Si de prime abord, Narayama semble être un conte naïf, ponctué de comptines enfantines, à lire à la veillée pour s'imprégner de vieilles légendes, très vite, on se rend compte qu'il n'en est rien. Derrière la poésie se cache toute la cruauté du sort de l'être humain. Quand la faim creuse les ventres, quand la peur de manquer est dans tous les esprits, les caractères se révèlent. Certains vivent avec parcimonie, font des réserves et partagent le peu qu'ils ont car la solidarité n'est pas un vain mot au village. Mais d'autres préfèrent piller leurs voisins, sont pingres et suscitent une haine féroce et meurtrière. Châtier le voleur est une nécessité vitale. Pour les anciens, le pèlerinage vers la montagne aux chênes est une façon de soulager la communauté. O Rin s'y est préparée de longue date et elle espère bien qu'une fois arrivée au sommet, la neige sera sa compagne, signe de ''bonne chance''. Si son fils rechigne à l'accompagner, c'est parce qu'il est très attaché à sa vieille mère. Mais il ne peut se soustraire à son devoir filial...Chez les voisins, le vieil homme de la maison a peur de la mort et ne veut pas partir. Quand son fils l'y oblige, l'ascension se passe mal, la chance n'est pas avec lui. En comparaison, l'abnégation d'O Rin apparaît comme le geste suprême de l'amour et du respect des traditions.

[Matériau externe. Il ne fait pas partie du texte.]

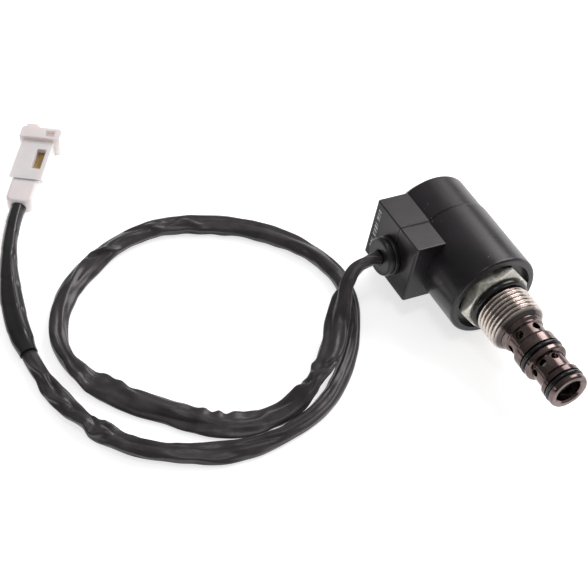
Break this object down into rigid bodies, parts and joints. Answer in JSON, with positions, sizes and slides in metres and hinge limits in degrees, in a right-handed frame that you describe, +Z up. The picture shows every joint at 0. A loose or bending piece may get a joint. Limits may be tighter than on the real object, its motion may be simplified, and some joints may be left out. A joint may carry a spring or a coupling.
{
  "type": "solenoid cartridge valve",
  "caption": "Three-way solenoid cartridge valve with a screw-in hex body, ported nose, round coil with a side block, and a sleeved flying lead that ends in a small nylon connector.",
  "frame": {"origin": "on the valve's axis, in the plane of the hex face that seats on the manifold", "axes": "+X along the axis from the coil to the nose, +Z up, with the coil lying on the surface and its block towards -Y"},
  "size_m": [0.2288, 0.1833, 0.0368],
  "materials": {
    "coil_moulding": "satin black glass-filled nylon",
    "zinc_steel": "bright zinc plate",
    "dark_steel": "bronze-brown heat-treated steel",
    "seal_rubber": "glossy black nitrile",
    "tube_steel": "drawn stainless",
    "soft_iron": "machined iron",
    "spring_steel": "bright spring wire",
    "copper": "enamelled copper",
    "bobbin_nylon": "natural nylon",
    "winding_tape": "amber film tape",
    "wire_insulation": "black PVC",
    "gland_rubber": "satin black rubber",
    "sleeve_pvc": "thin black PVC sleeving",
    "connector_nylon": "translucent natural nylon",
    "terminal_brass": "brass"
  },
  "bodies": {
    "cartridge": {"valve_body": "zinc_steel", "thread_seal": "seal_rubber", "cage": "dark_steel", "upper_nose_seal": "seal_rubber", "lower_nose_seal": "seal_rubber", "nose_retaining_ring": "spring_steel", "guide_tube": "tube_steel", "pole_piece": "soft_iron", "front_coil_seal": "seal_rubber", "rear_coil_seal": "seal_rubber", "return_spring": "spring_steel"},
    "armature": {"armature": "soft_iron", "link_pin": "tube_steel"},
    "spool": {"spool": "tube_steel"},
    "nut": {"coil_nut": "zinc_steel"},
    "coil": {"front_coil_shell": "coil_moulding", "rear_coil_shell": "coil_moulding", "yoke_sleeve": "soft_iron", "front_flux_washer": "soft_iron", "rear_flux_washer": "soft_iron", "bobbin": "bobbin_nylon", "winding": "copper", "winding_tape": "winding_tape", "lead_splice_1": "terminal_brass", "lead_splice_2": "terminal_brass", "lead_wire_1": "wire_insulation", "lead_wire_2": "wire_insulation", "cable_gland": "gland_rubber", "cable_sleeve": "sleeve_pvc", "connector_housing": "connector_nylon", "connector_holder": "connector_nylon", "terminal_1": "terminal_brass", "terminal_2": "terminal_brass"}
  },
  "joints": [
    {"name": "armature_slide", "type": "slide", "parent": "cartridge", "child": "armature", "axis": [-1, 0, 0], "range_m": [0, 0.0025], "stiffness_N_per_m": 1500, "springref_m": -0.003, "deforming": ["return_spring"]},
    {"name": "spool_slide", "type": "slide", "parent": "cartridge", "child": "spool", "axis": [-1, 0, 0], "range_m": [0, 0.0025]},
    {"name": "coil_swivel", "type": "hinge", "parent": "cartridge", "child": "coil", "pos_m": [-0.028, 0, 0], "axis": [1, 0, 0], "continuous": true},
    {"name": "nut_turn", "type": "hinge", "parent": "cartridge", "child": "nut", "pos_m": [-0.056, 0, 0], "axis": [1, 0, 0], "continuous": true}
  ],
  "couplings": [
    {"joint": "spool_slide", "follows": "armature_slide", "ratio": 1}
  ]
}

Puisé, non pas dans les légendes japonaises, mais dans l'imagination seule de l'auteur, ce conte a des allures de Petit Poucet où l'on sacrifie des êtres chers au nom de la survie, mais trouve aussi une résonance avec les traditions inuits quand les vieillards sont abandonnés sur la banquise dès lors qu'ils ne peuvent pus participer aux campagnes de chasse et de pêche. La vie, la mort mais aussi le karma y sont évoqués avec toute la sensibilité et la dureté bouddhistes. Un récit court mais très, très émouvant. A découvrir.